A titre subsidiaire,

Si la cour retenait une quelconque responsabilité de la société Your concept by,

- dire et juger que le montant de l'indemnisation ne pourra excéder la somme de 43.000 euros correspondant aux honoraires perçus, conformément au contrat liant les parties ;

- condamner la société SVB et sa compagne Maaf à relever et garantir la société Your concept by de toute condamnation au regard des fautes d'exécution commises, de nature délictuelle vis-à-vis de la société Your concept by ;

- rejeter toutes les demandes visant à ce que la société Your concept by relève et garantisse les autres défendeurs des condamnations qui seront prononcées à leur égard ;

- dire et juger qu'en cas de condamnation, la société Your concept by ne saurait supporter une part de responsabilité supérieure à 10 % ;

En toute hypothèse,

- dire et juger que les époux X. ont commis des fautes exonérant la société Your concept by de toute responsabilité ;

- débouter les époux X. de toutes leurs demandes d'indemnisation et de leur appel ;

- réformer le jugement et débouter les époux X. de leur demande de remboursement d'honoraires ;

- faire droit à la demande reconventionnelle de la société Your concept by et condamner les époux X. au paiement des honoraires restant dus, soit 6.356 euros outre intérêts légaux à compter de l'arrêt à intervenir ;

- condamner les époux X. ou qui mieux devra au paiement d'une somme de 7.000 euros au titre de l'article 700 du code de procédure civile ;

- condamner les époux X. ou qui mieux devra aux entiers dépens avec application au profit de Maître Clarisse Dormeval, avocat spécialisé à la cour, des dispositions de l'article 699 du code de procédure civile.

[*]

La société Vizilloise de bâtiment a formé un appel incident en ce que la décision déférée a limité la garantie de la société Maaf assurances, et jugé les garanties dues par la SMABTP au profit des sociétés Baltic bois construction et société Vizilloise de bâtiment non mobilisables.

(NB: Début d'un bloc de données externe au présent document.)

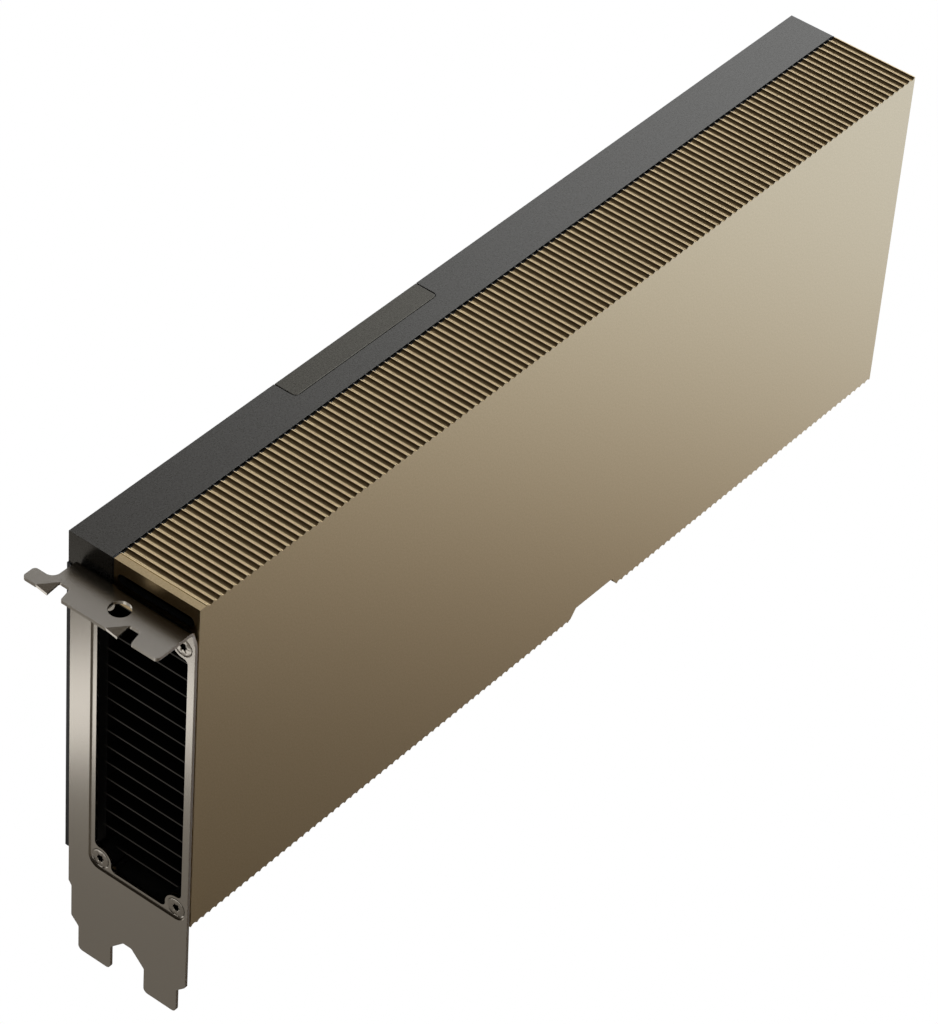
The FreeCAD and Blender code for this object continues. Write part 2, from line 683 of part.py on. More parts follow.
def fin_heights():
    first = Z_LOW + FIN_FIRST
    pitch = (Z_TOP - FIN_LAST_DROP - first) / (FIN_COUNT - 1)
    return [first + pitch * k for k in range(FIN_COUNT)]


def power_zone():
    half = POWER_WIDTH / 2 + POWER_CLEARANCE
    return X_END - POWER_INSET - POWER_LENGTH - 4 * POWER_CLEARANCE, Z_POWER - half, Z_POWER + half


def heatsink_fins():
    # Flat plates pressed into the grooves of the base.
    y0 = Y_FRONT + FRONT_WALL + FIN_TIP_GAP
    y1 = Y_BASE_FRONT + FIN_GROOVE
    x_power, z_power_low, z_power_high = power_zone()
    clear = POST_RADIUS + POST_GAP
    fins = []
    for z in fin_heights():
        x1 = x_power if z_power_low < z < z_power_high else X_BASE_FAR
        fin = block(X_BASE_NEAR, x1, y0, y1, z - FIN_THICKNESS / 2, z + FIN_THICKNESS / 2)
        for x0, (front, back), screw_radius in post_ends():
            for y, z_post in front + back:
                if abs(z - z_post) < clear + FIN_THICKNESS:
                    fin = fin.cut(rod_x(x0 - 1, x0 + POST_LENGTH + FIN_END_GAP, y, z_post, clear))
        fins.append(fin.Solids[0] if fin.Solids else fin)
    return fins


def heatsink_base():
    base = block(X_BASE_NEAR, X_BASE_FAR, Y_BASE_FRONT, Y_BASE_BACK, Z_BASE_LOW, Z_BASE_TOP)
    x_power, z0, z1 = power_zone()
    base = base.cut(block(x_power, X_END, Y_BASE_FRONT - 1, Y_BASE_BACK + 1, z0, z1))
    base = base.cut(latch_notch(1.0))
    y_roof = Y_BOARD_FRONT - INDUCTOR_HEIGHT - INDUCTOR_PAD
    for x_column in inductor_columns():
        half_x = INDUCTOR_SIZE / 2 + POCKET_MARGIN
        half_z = INDUCTOR_PITCH * (INDUCTOR_COUNT - 1) / 2 + INDUCTOR_SIZE / 2 + POCKET_MARGIN
        base = base.cut(block(x_column - half_x, x_column + half_x, y_roof, Y_BASE_BACK + 1,
                              Z_PROCESSOR - half_z, Z_PROCESSOR + half_z))
    grooves = []
    for z in fin_heights():
        grooves.append(block(X_BASE_NEAR - 1, X_BASE_FAR + 1, Y_BASE_FRONT - 1, Y_BASE_FRONT + FIN_GROOVE,
                             z - FIN_THICKNESS / 2, z + FIN_THICKNESS / 2))
    base = base.cut(Part.makeCompound(grooves))
    holes = []
    for x, z in backplate_screw_places() + hold_down_places():
        base = base.fuse(rod_y(x, Y_BASE_BACK, Y_BOARD_FRONT, z, STANDOFF_RADIUS))
        holes.append(rod_y(x, Y_BASE_FRONT + FIN_GROOVE + THREAD_END, Y_BOARD_BACK, z,
                           SMALL_SCREW_RADIUS + THREAD_GAP))
    for x0, (front, back), screw_radius in post_ends():
        for y, z in back:
            post, hole = post_and_hole(x0, y, z, screw_radius)
            base = base.fuse(post)
            holes.append(hole)
    xs, y = flange_screw_places()
    for x in xs:
        radius = FLANGE_SCREW_RADIUS + THREAD_GAP
        for z in (Z_BASE_LOW - 1, Z_BASE_TOP + 1 - FLANGE_SCREW_LENGTH):
            holes.append(Part.makeCylinder(radius, FLANGE_SCREW_LENGTH, vec(x, y, z)))
    return base.cut(Part.makeCompound(holes)).removeSplitter()


# Board and what is soldered to it

def board_outline():
    hook_x1 = LONG_END + HOOK_GAP + HOOK_WIDTH
    toe_x0 = LONG_END + HOOK_GAP
    toe_x1 = toe_x0 + HOOK_TOE
    shoulder = CONTACT_TAB_HEIGHT
    key = KEY_WIDTH / 2
    x_tongue0 = X_BRIDGE + BRIDGE_TONGUE_MARGIN
    x_tongue1 = X_BRIDGE + BRIDGE_LENGTH - BRIDGE_TONGUE_MARGIN
    toe_top = HOOK_BOTTOM + HOOK_TOE_HEIGHT
    return [
        (X_BOARD_NEAR, shoulder), (SHORT_START, shoulder), (SHORT_START, 0), (-key, 0), (-key, KEY_DEPTH),
        (key, KEY_DEPTH), (key, 0), (LONG_END, 0), (LONG_END, shoulder), (toe_x1, shoulder),
        (toe_x1, toe_top), (toe_x0, toe_top), (toe_x0, HOOK_BOTTOM), (hook_x1, HOOK_BOTTOM),
        (hook_x1, shoulder), (X_BOARD_FAR, shoulder), (X_BOARD_FAR, Z_BOARD_TOP), (x_tongue1, Z_BOARD_TOP),
        (x_tongue1, Z_TONGUE_TOP), (x_tongue0, Z_TONGUE_TOP), (x_tongue0, Z_BOARD_TOP),
        (X_BOARD_NEAR, Z_BOARD_TOP),
    ]


def circuit_board():
    points = board_outline()
    board = plate_xz(points, Y_BOARD_FRONT, Y_BOARD_BACK)
    across = vec(0, 1, 0)
    place = [vec(x, Y_BOARD_FRONT, z) for x, z in points]
    board = round_edges(board, BOARD_CORNER, [place[i] for i in (0, 12, 13, 15, 16, 21)], across)
    board = round_edges(board, KEY_WIDTH / 2 - 0.02, [place[4], place[5]], across)
    for side in (-1, 1):
        y = side * BOARD_THICKNESS / 2
        deep = y - side * EDGE_BEVEL
        bevel = [(y, -1), (y, EDGE_BEVEL_HEIGHT), (deep, 0), (deep, -1)]
        board = board.cut(plate_yz(bevel, SHORT_START - 1, LONG_END + 1))
    holes = [rod_y(x, Y_BOARD_FRONT - 1, Y_BOARD_BACK + 1, z, SMALL_SCREW_RADIUS + SMALL_SCREW_GAP)
             for x, z in backplate_screw_places() + hold_down_places()]
    return board.cut(Part.makeCompound(holes))


def contact_rows():
    short_first = -KEY_WIDTH / 2 - CONTACT_PITCH * (SHORT_CONTACT_COUNT - 0.5)
    long_first = KEY_WIDTH / 2 + CONTACT_PITCH / 2
    short = [short_first + CONTACT_PITCH * k for k in range(SHORT_CONTACT_COUNT)]
    return short + [long_first + CONTACT_PITCH * k for k in range(LONG_CONTACT_COUNT)]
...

Par dernières écritures en date du 12 juillet 2021, régulièrement notifiées par voie de communication électronique, la société Vizilloise de bâtiment sollicitait de la cour de :

- confirmer la décision déférée en ce qu'elle a retenu les garanties dues par la Maaf au profit de la concluante ;

- juger que cette garantie jouera également pour la somme de 10.000 euros concernant l'avant-toit ;

- juger que la Maaf devra relever et garantir la concluante de l'intégralité des condamnations susceptibles d'être prononcées à son encontre tant en principal qu'en frais et dépens ;

- réformer la décision déférée en ce qu'elle a jugé les garanties dues par la SMABTP au profit de la société Baltic bois construction non mobilisable ;

- juger que la SMABTP doit garantie à la société SVB s'agissant des désordres relatifs aux lots confiés à son assuré à concurrence de l'estimation faite par l'expert soit 60.250 euros hors-taxes ;

Pour le surplus confirmer la décision déférée,

- en toute hypothèse dire que dans l'hypothèse où la société SVB serait condamnée, elle serait de toute façon relevée et garantie par SMABTP, les travaux concernant des désordres de nature décennale ;

- condamner SMABTP ou qui mieux le devra à payer à SVB une indemnité de 5.000 euros sur le fondement de l'article 700 du code de procédure civile ;

- la condamner aux dépens, en ceux compris les frais d'expertise, distraits au profit de la société Girard-Madoux (SCP) avocat sur son affirmation de droit.

[*]

La société Maaf assurances a formé un appel incident en ce que la décision déférée l'a condamné à mobiliser sa garantie au titre de la responsabilité contractuelle de la société Vizilloise de bâtiment.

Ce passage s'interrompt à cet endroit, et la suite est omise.